Back in 2011, I displayed a mock-up of my idea ( "my idea", which, as we see here, tend to be unoriginal in a world of seven billion people, some with plenty of time for pondering the future) for a "Driverless Errand Car (DEC)" at Maker Faire in San Mateo California. I fell short of getting the thing to drive around, even in a circle, as a demo, but people listened to my ideas regarding a car with no passengers. What makes a DEC so attractive, is its 24-hour availability. It's like adding another self. Rather than attempting to run around town after work, getting prescriptions, dry cleaning, milk, cat food, pizza, and the like, a DEC vehicle can proceed very slowly at 3AM, make stops, and return, all while you sleep. Unlike some of the mockups pictured here, my vision is for a vehicle that can climb stairs, get over obstacles, and doesn't need a 'pool table surface' to operate. My base criterion is that, being sick in bed with the flu, the DEC can leave the house, pick up suitable food and drink, and return to my bedside so I don't have to get up if I don't feel like it.

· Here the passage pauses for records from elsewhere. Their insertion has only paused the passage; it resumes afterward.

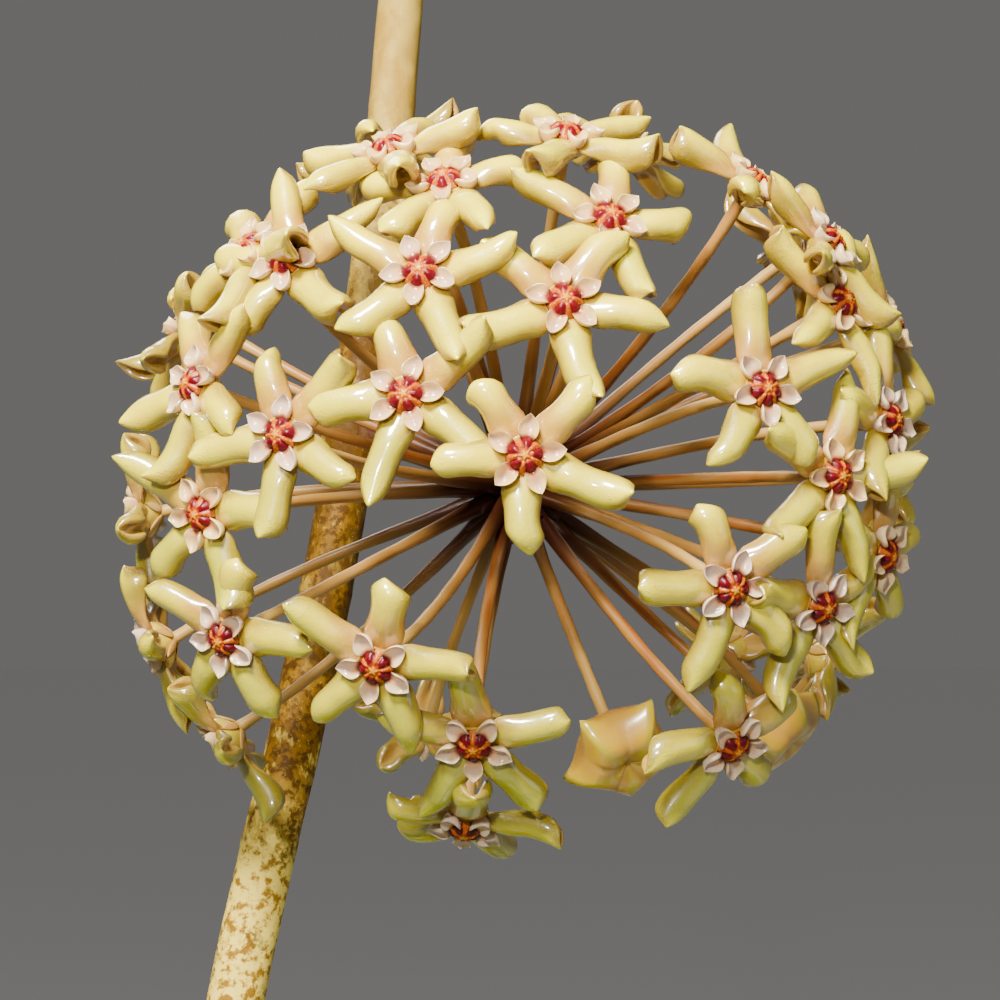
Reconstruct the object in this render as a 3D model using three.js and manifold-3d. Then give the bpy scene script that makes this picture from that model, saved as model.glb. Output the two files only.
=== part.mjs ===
// A potted wax plant, Hoya quinquenervia: a plain clay pot of bark mix, three climbing stems with
// thick five-nerved leaves, and one ball-shaped umbel of waxy star flowers held out on its peduncle.
// Millimetres, +Z up. The origin is the middle of the pot's underside. The umbel faces -Y.
import * as THREE from "three";
import { mergeVertices } from "three/addons/utils/BufferGeometryUtils.js";
import Module from "manifold-3d";

const wasm = await Module();
wasm.setup();

// Driving dimensions
const FULL_TURN = 2 * Math.PI;
const GAP = 0.35; // clearance between pieces that touch
const WELD = 0.03; // slivers below this size are merged away where bodies join

// Pot
const POT_HEIGHT = 120;
const POT_BASE_RADIUS = 44;
const POT_TOP_RADIUS = 61;
const POT_RIM_RADIUS = 67;
const POT_RIM_HEIGHT = 24;
const POT_WALL = 5.5;
const POT_FLOOR = 7;
const POT_SIDES = 32;
const DRAIN_RADIUS = 4.5;
const DRAIN_CIRCLE = 23;
const DRAIN_COUNT = 3;
const HOLE_SIDES = 12;
const RIM_CHAMFER = 2.5;

// Bark mix
const SOIL_TOP = 106;
const SOIL_HUMP = 3;
const SOIL_SIDES = 22;
const SOIL_RINGS = [1, 0.78, 0.55, 0.3]; // as shares of the pot's inner radius

// Umbel
const UMBEL_CENTRE = new THREE.Vector3(30, -24, 292);
const RACHIS_RADIUS = 3.1;
const PEDICEL_RADIUS = 0.5;
const PEDICEL_SIDES = 5;
const PEDICEL_BOW = 0.9;
const PEDICEL_CURL = 9; // length over which a pedicel bends round to its flower
const FLORET_REACH = 33.5; // umbel centre to the base of a flower
const PEDUNCLE_RADIUS = 1.5;
const PEDUNCLE_PLACE = 248; // distance along the main stem at which the peduncle leaves it
const PETAL_COUNT = 5;
const SECTOR = FULL_TURN / PETAL_COUNT;
const CORONA_HEIGHT = 1.5;
const PEDUNCLE_BEND = new THREE.Vector3(1.5, 10, 2); // from the umbel's centre to the peduncle's bend
const PEDUNCLE_SIDES = 7;
const PEDICEL_SHARES = [0.05, 0.55]; // places of a pedicel's rings along it

// Flower: a petal's rings as distance from the axis, width, height of its top and of its underside, and
// by how much those move with the petal's own rise. Its beak, and where it and its neighbours meet.
const BELLY = { radius: 4.0, width: 2.75, top: 1.1, bottom: -1.2, topMove: 0.6, bottomMove: 0.4 };
const SHOULDER = { radius: 6.0, width: 2.7, top: 1.55, bottom: -0.5, topMove: 1, bottomMove: 1 };
const BEAK = { radius: 7.4, height: 0.9, move: 1.3 };
const PETAL_RISE = 0.9;
const PETAL_SWING = 0.16;
const PETAL_FLANK = 0.42; // share of a petal's height from its top down to its widest place
const PETAL_UNDERCUT = 0.62; // width of the underside as a share of the widest
const SINUS = { radius: 2.25, height: 0.15 };
const UNDERSIDE = { radius: 1.9, swing: 0.42, height: -0.55 };
const COLLAR_RADIUS = 0.62;
const FLOWER_NECK = -1.0;

// Crown: distance from the axis and height of its apex, valleys, lobe shoulders, lobe tips and roots.
const CROWN_APEX = 1.75;
const CROWN_VALLEY = { radius: 0.8, height: 1.0 };
const LOBE_SHOULDER = { radius: 1.62, swing: 0.36, height: 1.35 };
const LOBE_TIP = { radius: 2.85, height: 1.7 };
const CROWN_ROOT = { radius: 1.5, height: 0.75 };

// Bud: radius at the keels and in the hollows, and height, of each ring. Its neck and its tip.
const BUD_NECK = -2.6;
const BUD_RINGS = [
  [0.7, 0.6, BUD_NECK],
  [3.0, 2.1, BUD_NECK + 0.9],
  [4.45, 2.6, 0],
  [3.3, 2.1, 1.1],
];
const BUD_TIP = 1.3;
const BUD_HOLLOW_LIFT = 0.2;
const FIRST_BUD_SEED = 70;

// The reference picture: where the umbel's centre lies in it, in pixels, how many pixels a millimetre
// there takes, and how far off the viewer stands.
const PICTURE = { column: 515, row: 487, scale: 11.84, eye: 220 };

// The flowers that the picture shows: column, row, turn of a petal in degrees, reach as a share of
// FLORET_REACH, and by how many degrees the flower is turned towards the viewer.
const FLOWERS_IN_FRONT = [
  [525, 455, 116, 0.99, 0],
  [566, 297, 137, 0.96, 2],
  [612, 212, 76, 0.95, 3],
  [418, 266, 79, 0.98, 8],
  [403, 393, 110, 0.96, 3],
  [280, 254, 96, 0.98, 11],
  [443, 175, 90, 0.96, -5],
  [386, 141, 81, 0.98, -10],
  [567, 127, 110, 0.97, -10],
  [760, 176, 88, 1.0, -13],
  [837, 237, 85, 1.03, -8],
  [849, 298, 144, 1.0, 10],
  [770, 387, 94, 0.97, 8],
  [898, 419, 90, 1.0, 4],
  [845, 476, 74, 0.98, 12],
  [893, 557, 85, 0.99, 4],
  [829, 610, 93, 0.98, 7],
  [737, 591, 110, 0.97, 8],
  [738, 752, 97, 0.98, 4],
  [373, 671, 75, 0.97, 4],
  [473, 751, 90, 0.94, 4],
  [464, 835, 79, 0.94, -6],
  [217, 643, 79, 0.98, 11],
  [194, 515, 78, 0.96, 8],
  [276, 434, 42, 0.97, 3],
  [187, 383, 115, 0.98, -4],
  [243, 244, 131, 0.99, -8],
];

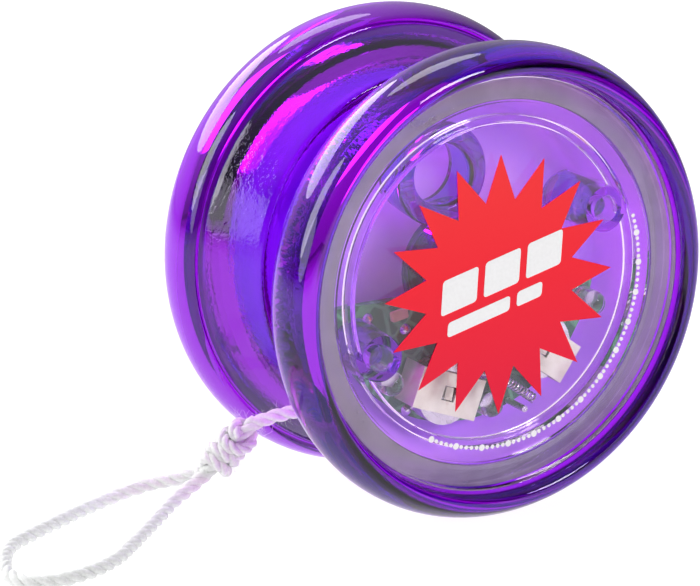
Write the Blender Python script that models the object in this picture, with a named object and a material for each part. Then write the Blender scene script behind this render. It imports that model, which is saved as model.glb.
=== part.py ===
"""Light-up yo-yo standing on its two rims, string wound in the gap, finger loop on the floor.

World: metres, +Z up, origin on the floor under the middle of the yo-yo.
The axle lies along Y at height AXLE_HEIGHT. The front half faces -Y, the rear half +Y.
Each half is modelled in a half frame: X to the right, Y up, Z out of the yo-yo's middle plane.
"""
import math

import bmesh
import bpy
from mathutils import Matrix, Vector

MM = 0.001

# Driving dimensions, millimetres
RIM_R = 28.5            # largest radius, on the rounded rim
RIM_Z = 12.85           # rim's largest radius, out from the middle plane
RIM_BOW_R = 5.85        # bow of the rim's outer band
LIP_TOP_Z = 17.2        # highest line of the lip, and half the yo-yo's width
LIP_WALL_R = 25.1       # the lip's inner wall, round the cap
LEDGE_Z = 13.6          # seat of the cap
LEDGE_R = 21.9          # inner edge of that seat
GAP_FACE_Z = 2.0        # half the string gap
WAIST_R = 22.2          # edge between the gap's face and the sloping flank
WEB_Z = 3.4             # inner side of the wall next to the string
HUB_R = 6.4
HUB_TOP_Z = 9.4
CLEAR = 0.3             # gap between pieces that touch

CAP_R = 24.75
CAP_TOP_Z = 14.9        # flat middle of the cap
CAP_EDGE_Z = 15.6       # its raised edge
CAP_UNDER_Z = 13.3
SKIRT_R = 20.0          # stiffening ring under the cap
SKIRT_Z = 11.8
LABEL_R = 15.6
LABEL_INNER_R = 10.2
LABEL_POINTS = 16
LABEL_THICK = 0.2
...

Large items? A couch, new desk, or refrigerator? 2x4s? sheets of plywood? I envision that robots will become cheap enough that we will own five or six, and that between two and four transportation robots will work together, with a specialized carriage suspended between them, that they will transport almost anything. Speed won't need to be a factor, with 1AM to 6AM pick up and delivery. And, in a further refinement of Uber, Lyft, etc., when you are not using your transportation robots, they can be assigned to other people to transport goods in the return direction (i.e., no "dead-heading"). Considering that our automobiles spend 93% of their functioning life, sitting parked, the energy requirements now demanded in the USA for 200 million vehicles extant, will probably drop by 70%. The automobile, with the unitized driver, powerplant, passenger compartment, and ownership (insurance, maintenance, sunk costs in the thousands) will disappear.